Not where people's most fundamental rights are concerned. What it would do is cause judges to err on the side of caution before making a ruling that would violate the constitution which is exactly what we want judges to do.

rainsford 4 days ago | parent | next [-]

That's obviously unworkable if you consider that even the Supreme Court's interpretation of fundamental rights can change over time. If a future Supreme Court overturns a prior Supreme Court decision in a way that expands a particular right, do we punish all the judges who followed the previous precedent? If we do, then we have a judicial system that encourages individual judges to ignore the Supreme Court, which doesn't seem like a good setup.

But more fundamentally, the system you're proposing doesn't just incentivize judges to err on the side of caution, it incentivizes them to never rule in favor of the government and just punt the decision to the next level. If the cost of ever being overturned on appeal in favor of an individual's rights is losing their job, while there is no corresponding downside of ruling the other way, there's basically no reason to ever risk granting a warrant, for example.

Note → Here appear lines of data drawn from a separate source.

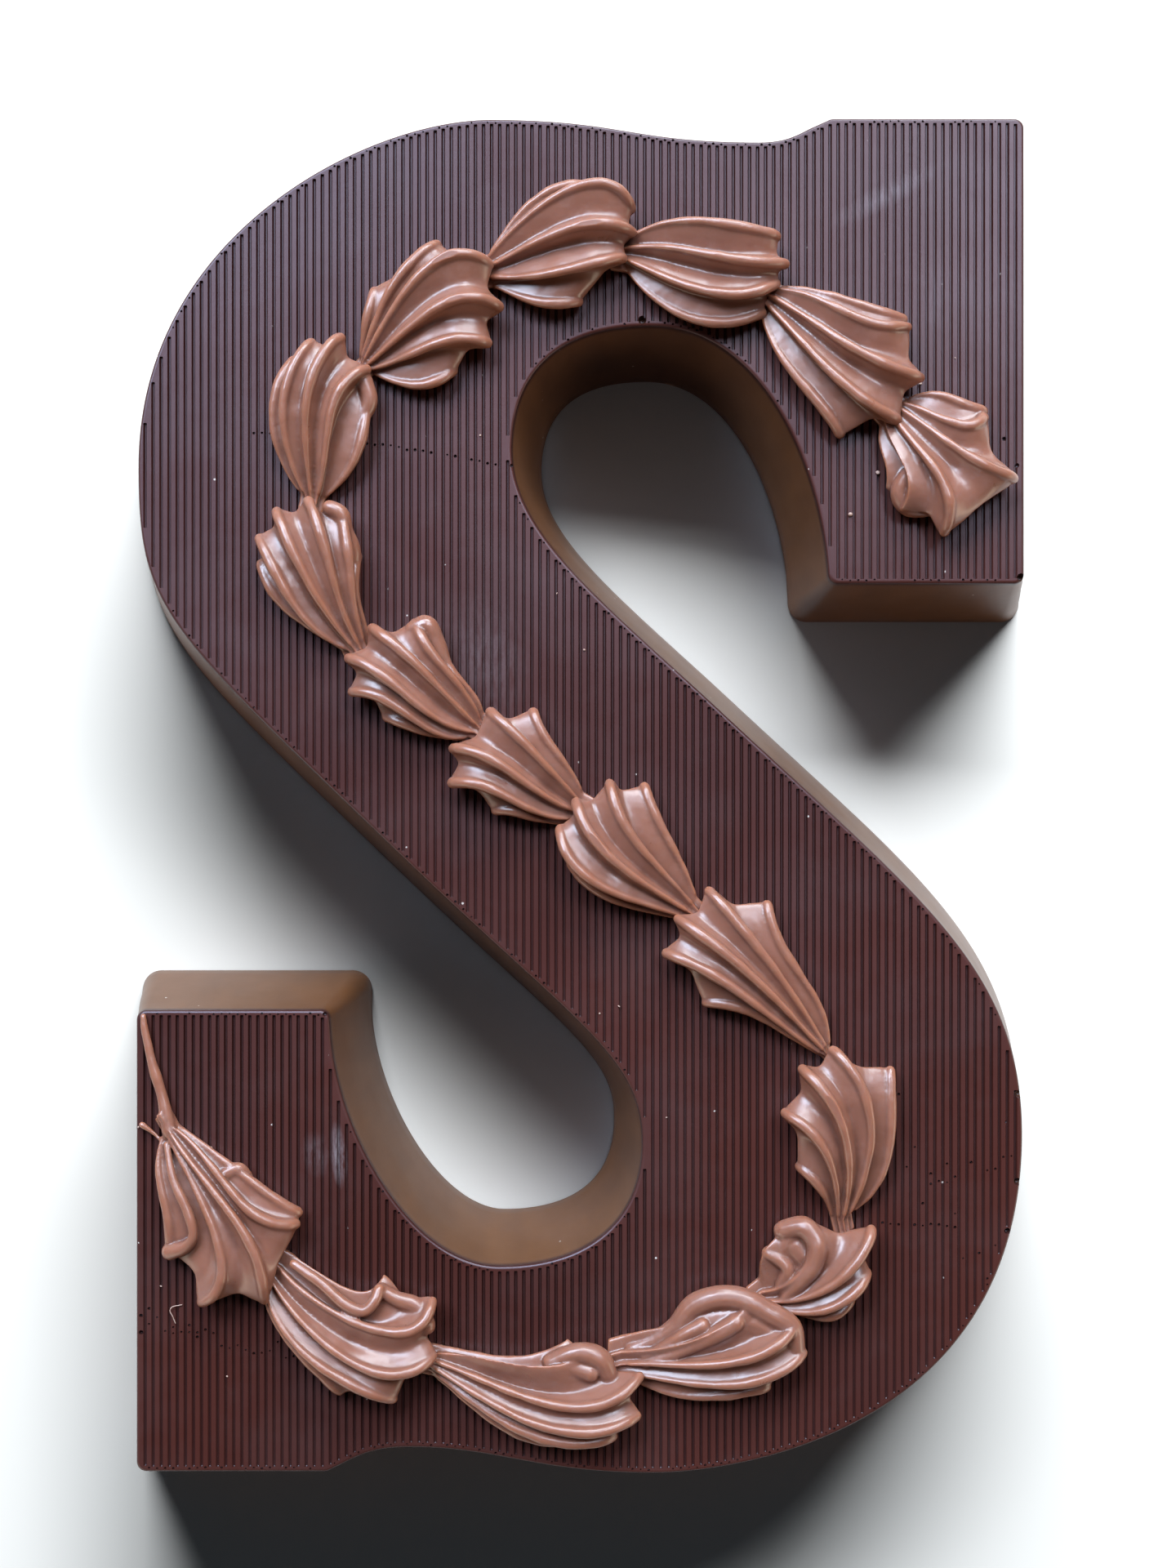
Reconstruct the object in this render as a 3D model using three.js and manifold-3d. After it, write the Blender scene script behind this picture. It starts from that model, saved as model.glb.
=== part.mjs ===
// A moulded letter S of dark chocolate with a string of piped milk chocolate shells along its face.
// Millimetres, +Z up. The letter lies on its flat back at z = 0, with its ribbed face and the shells up.
// The origin is on the back, under the middle of the letter. +Y runs to the top of the letter.
import * as THREE from "three";
import { mergeVertices } from "three/addons/utils/BufferGeometryUtils.js";
import Module from "manifold-3d";

const wasm = await Module();
wasm.setup();

// ---------------------------------------------------------------- driving sizes
const THICKNESS = 17; // back to ribbed face
const DRAFT_OUT = 3.25; // how far the back stands out past the face, so that the letter leaves its mould
const FACE_ROUND = 0.9; // round of the edge between face and wall
const BACK_CHAMFER = 0.35; // small break of the edge where the back was scraped level
const FACE_CORNER = 1.2; // plan radius of the letter's corners at the face
const CORNER_GROWTH = 0.4; // how much a corner's radius grows for each millimetre towards the back
const CURVE_STEP = 3.1; // length of one straight piece of the outline's curves
const CORNER_ROOM = 2.5; // no piece of a curve ends closer than this to a corner

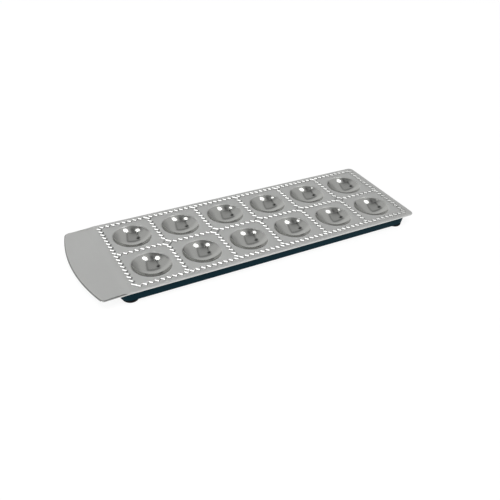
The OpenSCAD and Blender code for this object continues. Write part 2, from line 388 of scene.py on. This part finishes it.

immibis 4 days ago | parent | prev [-]

Then a Republican judge could just rule that obviously constitutional things were unconstitutional and punish all judges who don't agree, right?

autoexec 3 days ago | parent [-]

Judges who violate the basic rights of other judges would also be subject to some level of accountability though. At a certain point, we have to trust government officials to at least attempt to do their jobs and we need to have ways to address the situation when they don't. It shouldn't matter if that judge is a democrat or a republican.

Right now there is currently zero accountability. At best, when a judge violates people's constitutional rights some small number of those people will be able to get an unjust ruling overturned at which point they might be released from prison or might get some monetary payout at the expense of taxpayers, but the judge is still free to do whatever they want without consequence knowing that at least a few people will be unable to assert their rights.

Considering that unaccountable judges are where we're starting from, I think having a means to make judges accountable can only improve things. Given the choice between judges being able to violate people's rights without any accountability or a system where judges have some level of accountability for the most egregious violations of our rights, even while that system requires us to make sure that it isn't being clearly abused, I think we're better off with the option to get some accountability where it's needed.

It doesn't need to be a perfect system to be a better one, and it feels like we could put some guardrails in place to keep the amount of obvious abuse down. It's difficult to believe that judges willfully violating people's rights without consequence is an unsolvable problem, let alone one that couldn't possibly be improved somehow.